Dans Le Combat syndicaliste, n° 405, octobre 2015.

Capital brun

C’est la sixième publication depuis 1936, par cinq éditeurs différents. Comme quoi Fascisme et grand capital, de Daniel Guérin serait comme un « classique ». Et évidemment, on ne peut s’empêcher de le lire ou le relire tant comme élément d’histoire et d’analyse, que comme contribution à la compréhension du présent. Les fascismes italien et allemand ont mobilisé la paysannerie déclassée, les petits boutiquiers puis détourné le lumpen-prolétariat, petites frappes, enragés, laissés pour compte, de toute aspiration révolutionnaire autre que le fascisme. Si on veut considérer le fascisme comme une révolution. Quand il écrit ce livre, nourri de témoignages de militants antifascistes, Guérin assiste à la montée inéluctable des deux fascismes européens, version mussolinienne et hitlérienne. Il remarque que les prétendus « socialistes », assortis de l’adjectif national, ont mis au pas quelques bourgeois récalcitrants, mais sans jamais s’attaquer bille en tête à la propriété capitaliste, malgré des discours en apparence opposés au capital. Niant la lutte de classe, ils ont amalgamé la bourgeoisie et la petite-bourgeoisie déclassées à des éléments du peuple. En magnifiant la force brutale, revanche de ces amertumes sociales collectives, ils ont pu constituer des groupes armés et lancer ses nervis contre les organisations ouvrières, coincées dans leurs logiques légalistes. Ces bandes en chemises noires ou brunes n’auraient pas prospéré sans le financement offert par les grands capitalistes italiens et allemands. L’antisémitisme joue aussi le rôle de ciment des déshérités (et on peut penser aux opérations de séduction trouble d’un Soral aujourd’hui qui dans le même registre mixe un anticapitalisme primaire avec un antisémitisme viscéral).

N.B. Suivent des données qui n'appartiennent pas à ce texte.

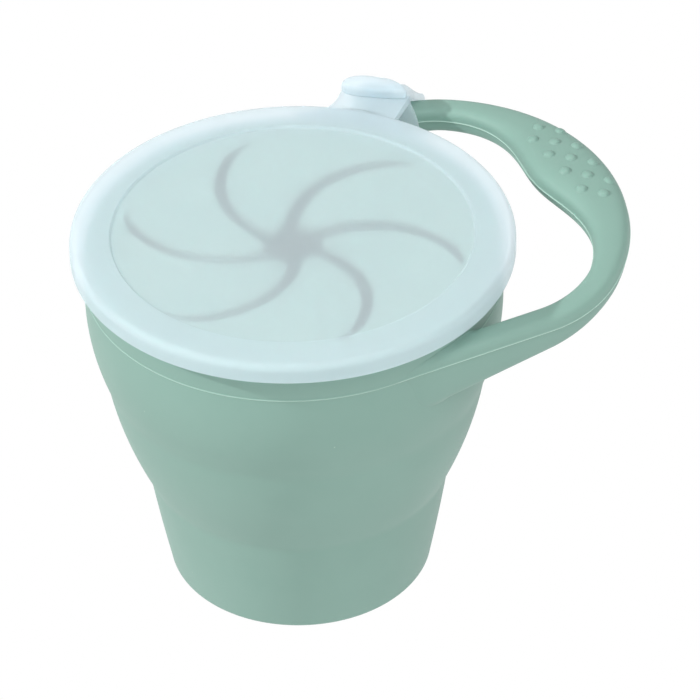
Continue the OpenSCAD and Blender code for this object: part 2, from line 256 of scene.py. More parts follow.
# Clear silicone with a little white pigment, from a matt tool: milky and softly
# glossy. What lies close behind shows through, blurred.
milkyLook = {
    "name": "milkySiliconeFrosted",
    "colour": "#ECF8FC", "cloudColour": "#E4F3F8",
    "roughness": (0.60, 0.72), "ior": 1.41, "specular": 0.32,
    "cloudSize": 16.0, "grainSize": 0.45, "grainDepth": 0.015,
    "transmission": 0.56,
    "cover": 0.59,  # share of the light that doesn't pass straight through
}
# Where the moulding is thick it is milkier and whiter.
milkyThickLook = dict(milkyLook, name="milkySiliconeThick", colour="#E9F5FB",
                      cloudColour="#E1F1F7", transmission=0.53, cover=0.64)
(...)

Guérin explique comment les nazis parvinrent à « transmuer l’anticapitalisme de leurs troupes en antisémitisme ».
« L’antifascisme est illusoire et fragile, qui se borne à la défensive et ne vise pas à abattre le capitalisme lui-même », écrit Guérin en dénonçant l’antifascisme de façade, et la vacuité du slogan « Plus jamais ça » qui oublierait l’essentiel, l’oppression capitaliste.